» **Exercise aim**:
In the listing that follows, locate the line containing "bolts, washers = [], []" and the line containing "RNG = np.random.default_rng(7)". Retype exactly those two lines and every line between them, and nothing more.
'''
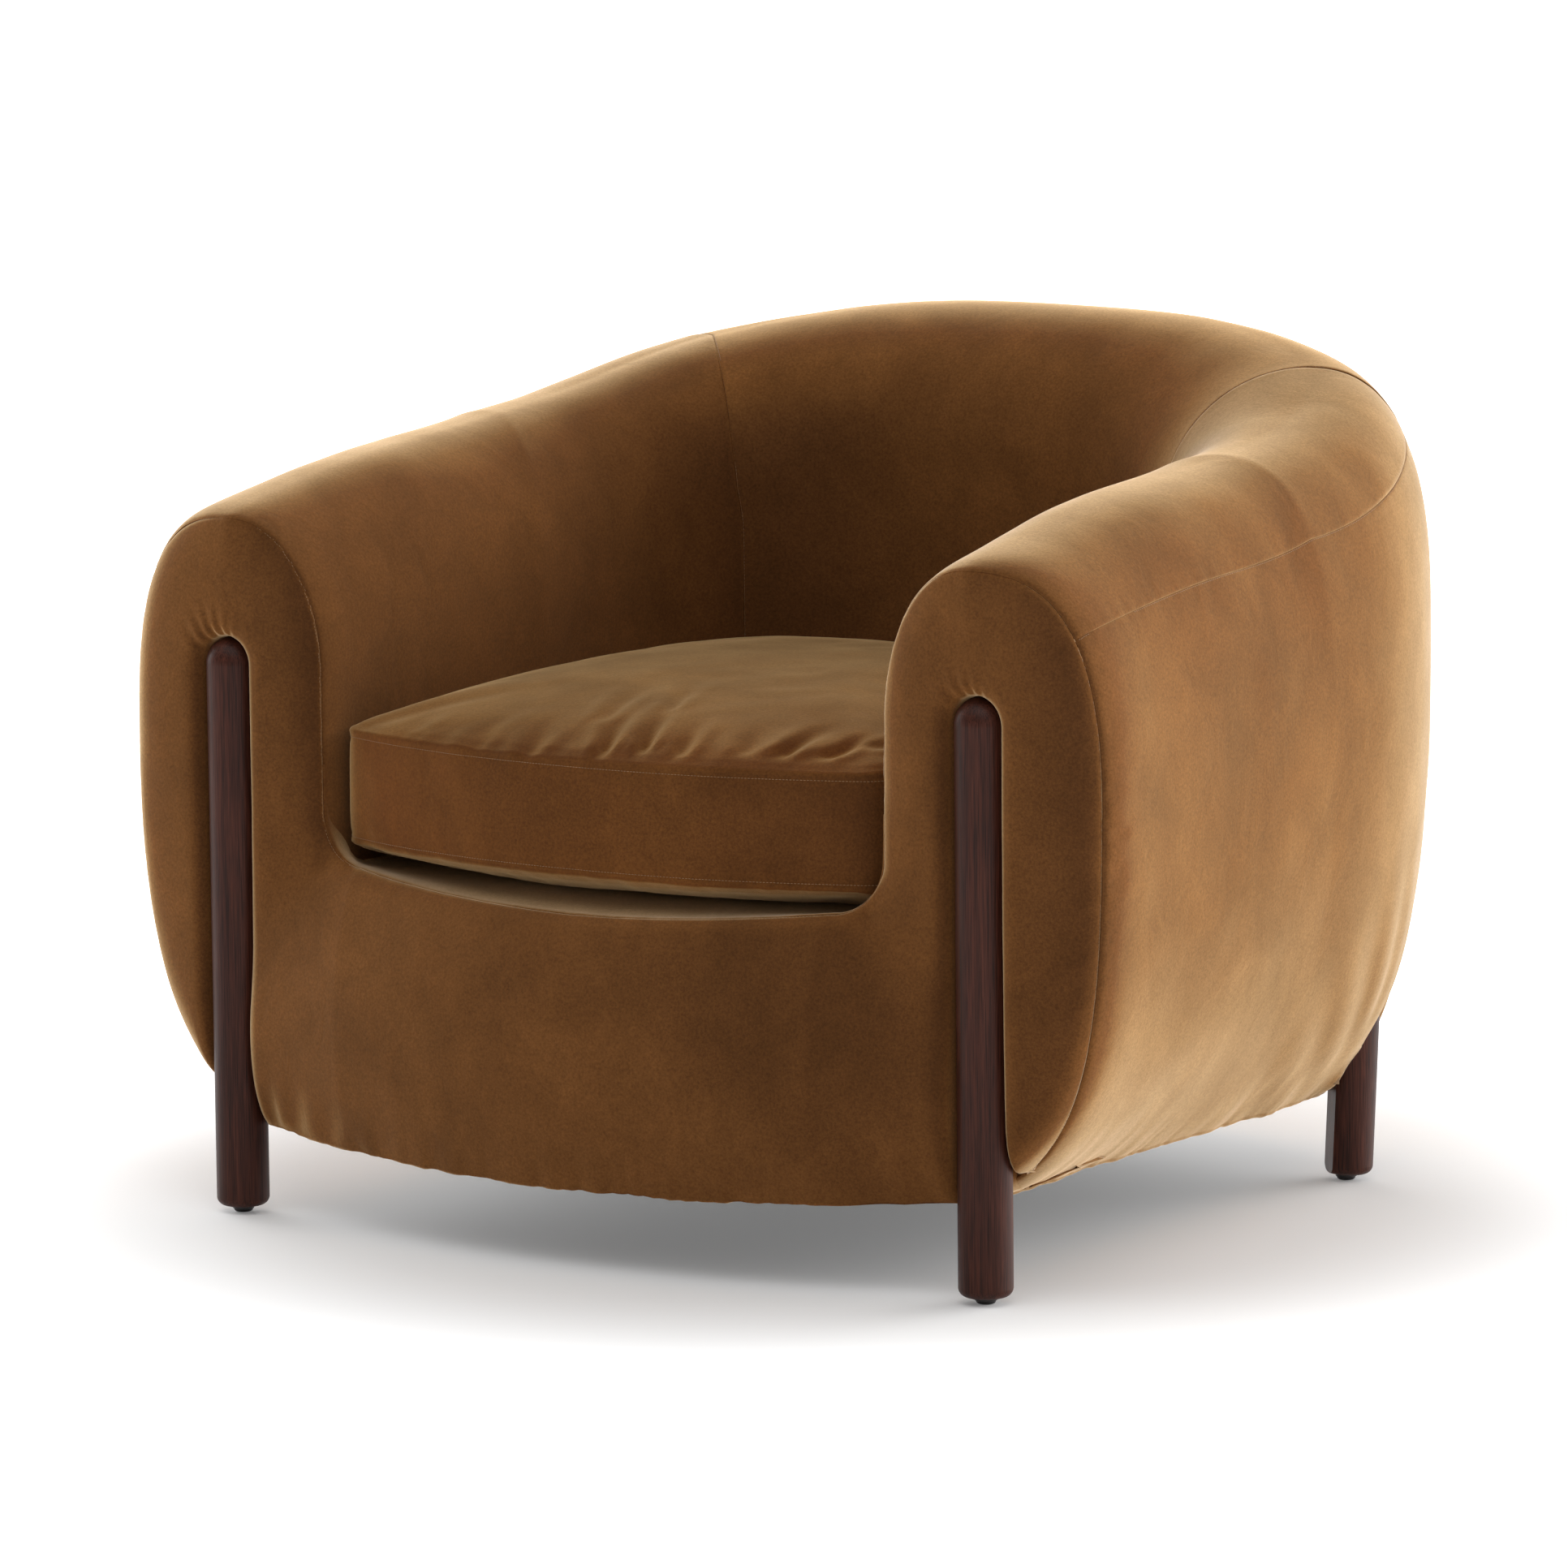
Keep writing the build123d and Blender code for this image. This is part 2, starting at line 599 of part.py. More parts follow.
# ---------------------------------------------------------------- seat webbing
STRAP_W, STRAP_T = 50.0, 1.6
long_straps, cross_straps = [], []
for sx in (-216.0, -144.0, -72.0, 0.0, 72.0, 144.0, 216.0):
    y0 = bow(abs(sx) + STRAP_W / 2, -49.0, 14.0)
    long_straps.append(box(sx - STRAP_W / 2, sx + STRAP_W / 2, y0, 619.0, 264.3, 264.3 + STRAP_T))
for sy in (90.0, 175.0, 260.0, 345.0, 430.0, 515.0):
    cross_straps.append(
        box(-347, 347, sy - STRAP_W / 2, sy + STRAP_W / 2, 266.2, 266.2 + STRAP_T)
    )
parts["seat_webbing_long"] = Compound(children=long_straps)
parts["seat_webbing_cross"] = Compound(children=cross_straps)

# ---------------------------------------------------------------- seat deck
_xi, _yi = plan(_s, *INNER)


def seat_outline(margin, y_front, y_edge):
    """Plan points of the seat inside the arms: sides and back with a margin, bowed front."""
    p = np.stack([_xi, _yi], 1)
    t = np.gradient(p, axis=0)
    t /= np.linalg.norm(t, axis=1)[:, None]
    q = p + margin * np.stack([-t[:, 1], t[:, 0]], 1)
    q = q[(q[:, 1] >= y_edge + 20) & (q[:, 0] >= 0)]
    q = resample(q, 22)
    q[-1, 0] = 0.0
    xe = q[0, 0]
    fr = [(x, y_front + (y_edge - y_front) * (x / xe) ** 2) for x in np.linspace(-xe, xe, 13)[1:-1]]
    right = [tuple(v) for v in q]
    left = [(-x, y) for x, y in right[::-1][1:]]
    return fr, right, left


def seat_wire(margin, y_front, y_edge, z):
    fr, right, left = seat_outline(margin, y_front, y_edge)
    c0 = Vector(right[0][0], right[0][1] + Y_SHIFT, z)
    c1 = Vector(left[-1][0], left[-1][1] + Y_SHIFT, z)
    ring = [Vector(x, y + Y_SHIFT, z) for x, y in right + left]
    front = [c1] + [Vector(x, y + Y_SHIFT, z) for x, y in fr] + [c0]
    return Wire([Edge.make_spline(ring), Edge.make_spline(front)])


DECK_TOP = 307.4
parts["deck_pad"] = Solid.make_loft(
    [seat_wire(3.0, -27.0, 8.0, 271.0), seat_wire(3.0, -27.0, 8.0, 296.0), seat_wire(14.0, -22.0, 18.0, DECK_TOP)],
    ruled=True,
)
parts["deck_cover"] = Solid.make_loft(
    [seat_wire(12.0, -24.0, 16.0, DECK_TOP + 0.4), seat_wire(14.0, -22.0, 18.0, DECK_TOP + 2.2)],
    ruled=True,
)

dust = back_plan(HEM, 32.0, 60.0)
front_edge = [(x, bow(x, -51.0, 17.0)) for x in np.linspace(-318, 318, 15)]
dust_pts = dust + front_edge
dust_cover = prism_z(dust_pts, 85.6, 87.2)
for g in (groove_right, groove_left):
    dust_cover = dust_cover - g
parts["dust_cover"] = biggest(dust_cover)

# ---------------------------------------------------------------- loose cushion
CUSH_FRONT_C, CUSH_FRONT_E = -42.0, 23.0
MARGIN = 4.0
rings = [
    (CUSH_BOT, 70.0, 0.86),
    (CUSH_BOT + 5, 40.0, 0.92),
    (CUSH_BOT + 13, 12.0, 0.98),
    (CUSH_SEAM_LO, 0.0, 1.0),
    (CUSH_SEAM_LO + 25, -0.0, 1.0),
    (CUSH_SEAM_HI - 25, -0.0, 1.0),
    (CUSH_SEAM_HI, 0.0, 1.0),
    (CUSH_SEAM_HI + 15, 13.0, 0.97),
    (CUSH_SEAM_HI + 29, 46.0, 0.9),
    (CUSH_TOP, 100.0, 0.8),
]


def cushion_solid(shrink):
    wires = []
    for z, m, _ in rings:
        zz = min(max(z, CUSH_BOT + shrink), CUSH_TOP - shrink)
        wires.append(
            seat_wire(MARGIN + m + shrink, CUSH_FRONT_C + m * 0.8 + shrink, CUSH_FRONT_E + m * 0.6 + shrink, zz)
        )
    return Solid.make_loft(wires, ruled=True)


foam = cushion_solid(2.4)
cover = cushion_solid(0.0) - cushion_solid(2.0)
parts["cushion_filling"] = foam
parts["cushion_cover"] = cover

# ---------------------------------------------------------------- bolts and washers
def hex_bolt(z):
    head = extrude(RegularPolygon(7.5, 6), 5.3)
    b = Pos(0, BOARD_Y0 + BOARD_T + 2.2, z) * (Rot(-90, 0, 0) * head)
    b += Pos(0, BOARD_Y0 + BOARD_T + 2.4 - 18.5, z) * (Rot(90, 0, 0) * Cylinder(3.95, 37.0))
    return b


def washer(z):
    w = Pos(0, BOARD_Y0 + BOARD_T + 1.1, z) * (Rot(90, 0, 0) * Cylinder(10.0, 1.7))
    return w - Pos(0, BOARD_Y0 + BOARD_T + 1.1, z) * (Rot(90, 0, 0) * Cylinder(4.3, 6.0))


bolts, washers = [], []
for z in BOLT_Z:
    for put in (put_front, put_rear):
        bolts += [put(hex_bolt(z)), mirrored(put(hex_bolt(z)))]
        washers += [put(washer(z)), mirrored(put(washer(z)))]
parts["fixing_bolts"] = Compound(children=bolts)
parts["bolt_washers"] = Compound(children=washers)

# ---------------------------------------------------------------- write
total = None
for n, s in parts.items():
    bb = s.bounding_box()
    total = bb if total is None else total.add(bb)
    print(
        f"{n:28s} {s.volume / 1000:9.2f} cm3 solids {len(s.solids()):3d} valid {s.is_valid}  "
        f"x {bb.min.X:7.1f} {bb.max.X:7.1f}  y {bb.min.Y:7.1f} {bb.max.Y:7.1f}  z {bb.min.Z:6.1f} {bb.max.Z:6.1f}"
    )
    export_step(s, f"parts/{n}.step")
print("whole", total.min, total.max, "y centre", (total.min.Y + total.max.Y) / 2)
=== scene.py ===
import json
import math

import bmesh
import bpy
import numpy as np
from mathutils import Matrix, Vector


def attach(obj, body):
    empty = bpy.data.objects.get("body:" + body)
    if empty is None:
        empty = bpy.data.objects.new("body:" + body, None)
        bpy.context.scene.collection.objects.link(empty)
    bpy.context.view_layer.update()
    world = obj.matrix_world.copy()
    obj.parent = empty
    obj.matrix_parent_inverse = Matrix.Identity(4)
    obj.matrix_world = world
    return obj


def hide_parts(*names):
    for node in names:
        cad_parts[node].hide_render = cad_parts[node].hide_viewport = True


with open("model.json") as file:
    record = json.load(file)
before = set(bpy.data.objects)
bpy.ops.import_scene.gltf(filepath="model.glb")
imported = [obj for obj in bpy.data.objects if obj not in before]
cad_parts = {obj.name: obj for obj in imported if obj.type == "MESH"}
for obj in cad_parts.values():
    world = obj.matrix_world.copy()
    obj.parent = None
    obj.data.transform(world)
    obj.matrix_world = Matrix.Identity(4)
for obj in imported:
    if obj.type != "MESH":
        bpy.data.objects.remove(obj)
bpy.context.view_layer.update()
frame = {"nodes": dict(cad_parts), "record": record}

RNG = np.random.default_rng(7)

# ------------------------------------------------------------------ sizes, in mm, y from the front posts' axis
Y_SHIFT = -356.0
POST_X, POST_R, POST_TOP = 382.0, 23.0, 505.0
REAR_X, REAR_Y, REAR_AZ, REAR_LEAN = 372.0, 612.0, 42.5, 2.6
NOSE_Y = -18.5
HEM_Z = 81.0
SEAM_TH = 0.487          # side seam on the section
BACK_S0, BACK_S1 = 0.692, 0.725   # seams between the arms and the back: at the side seam, at the inside

CREST = (376.0, 374.0, -13.0, 384.0, 735.0, 2.90)
OUTER = (495.5, 493.0, 9.0, 387.0, 796.0, 2.76)
HEM = (364.0, 367.0, 46.0, 448.0, 752.0, 3.60)
INNER = (285.0, 280.0, -1.5, 325.0, 614.0, 2.81)
S_MID = 0.45
CREST_Z = ((0, 0.22, 0.45, 0.7, 1.0), (612.0, 647.0, 664.5, 714.5, 747.5))
OUTER_Z = ((0, 0.45, 0.72, 1.0), (413.0, 420.0, 540.0, 522.0))
BULGE_M = ((0, 0.45, 0.75, 1.0), (0.18, 0.33, 0.15, 0.30))
BULGE_W = ((0, 0.45, 0.75, 1.0), (1.38, 0.95, 1.45, 1.0))
ROLL_IN = 132.0
N_OUT, N_IN, N_NOSE = 2.63, 2.03, 2.45


def smooth(s, xs, ys):
    xs, ys = np.array(xs, float), np.array(ys, float)
    d = np.diff(ys) / np.diff(xs)
    m = np.zeros(len(xs))
    m[0] = d[0]
    for k in range(1, len(xs) - 1):
        h0, h1 = xs[k] - xs[k - 1], xs[k + 1] - xs[k]
        m[k] = (d[k - 1] * h1 + d[k] * h0) / (h0 + h1)
    s = np.asarray(s, float)
    i = np.clip(np.searchsorted(xs, s, side="right") - 1, 0, len(xs) - 2)
    h = xs[i + 1] - xs[i]
    t = (s - xs[i]) / h
    return (
        (2 * t**3 - 3 * t**2 + 1) * ys[i]
        + (t**3 - 2 * t**2 + t) * h * m[i]
        + (-2 * t**3 + 3 * t**2) * ys[i + 1]
        + (t**3 - t**2) * h * m[i + 1]
    )


def plan(s, xf, xm, yf, yc, yb, n):
    s = np.asarray(s, float)
    t = np.clip(s / S_MID, 0, 1)
    ph = np.clip((s - S_MID) / (1 - S_MID), 0, 1) * math.pi / 2
    xa, ya = xm - (xm - xf) * (1 - t) ** 2, yf + (yc - yf) * t
    xb = xm * np.abs(np.cos(ph)) ** (2 / n)
    y_b = yc + (yb - yc) * np.sin(ph) ** (2 / n)
    first = s <= S_MID
    return np.where(first, xa, xb), np.where(first, ya, y_b)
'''
» **Solved exercise**:
bolts, washers = [], []
for z in BOLT_Z:
    for put in (put_front, put_rear):
        bolts += [put(hex_bolt(z)), mirrored(put(hex_bolt(z)))]
        washers += [put(washer(z)), mirrored(put(washer(z)))]
parts["fixing_bolts"] = Compound(children=bolts)
parts["bolt_washers"] = Compound(children=washers)

# ---------------------------------------------------------------- write
total = None
for n, s in parts.items():
    bb = s.bounding_box()
    total = bb if total is None else total.add(bb)
    print(
        f"{n:28s} {s.volume / 1000:9.2f} cm3 solids {len(s.solids()):3d} valid {s.is_valid}  "
        f"x {bb.min.X:7.1f} {bb.max.X:7.1f}  y {bb.min.Y:7.1f} {bb.max.Y:7.1f}  z {bb.min.Z:6.1f} {bb.max.Z:6.1f}"
    )
    export_step(s, f"parts/{n}.step")
print("whole", total.min, total.max, "y centre", (total.min.Y + total.max.Y) / 2)
=== scene.py ===
import json
import math

import bmesh
import bpy
import numpy as np
from mathutils import Matrix, Vector


def attach(obj, body):
    empty = bpy.data.objects.get("body:" + body)
    if empty is None:
        empty = bpy.data.objects.new("body:" + body, None)
        bpy.context.scene.collection.objects.link(empty)
    bpy.context.view_layer.update()
    world = obj.matrix_world.copy()
    obj.parent = empty
    obj.matrix_parent_inverse = Matrix.Identity(4)
    obj.matrix_world = world
    return obj


def hide_parts(*names):
    for node in names:
        cad_parts[node].hide_render = cad_parts[node].hide_viewport = True


with open("model.json") as file:
    record = json.load(file)
before = set(bpy.data.objects)
bpy.ops.import_scene.gltf(filepath="model.glb")
imported = [obj for obj in bpy.data.objects if obj not in before]
cad_parts = {obj.name: obj for obj in imported if obj.type == "MESH"}
for obj in cad_parts.values():
    world = obj.matrix_world.copy()
    obj.parent = None
    obj.data.transform(world)
    obj.matrix_world = Matrix.Identity(4)
for obj in imported:
    if obj.type != "MESH":
        bpy.data.objects.remove(obj)
bpy.context.view_layer.update()
frame = {"nodes": dict(cad_parts), "record": record}

RNG = np.random.default_rng(7)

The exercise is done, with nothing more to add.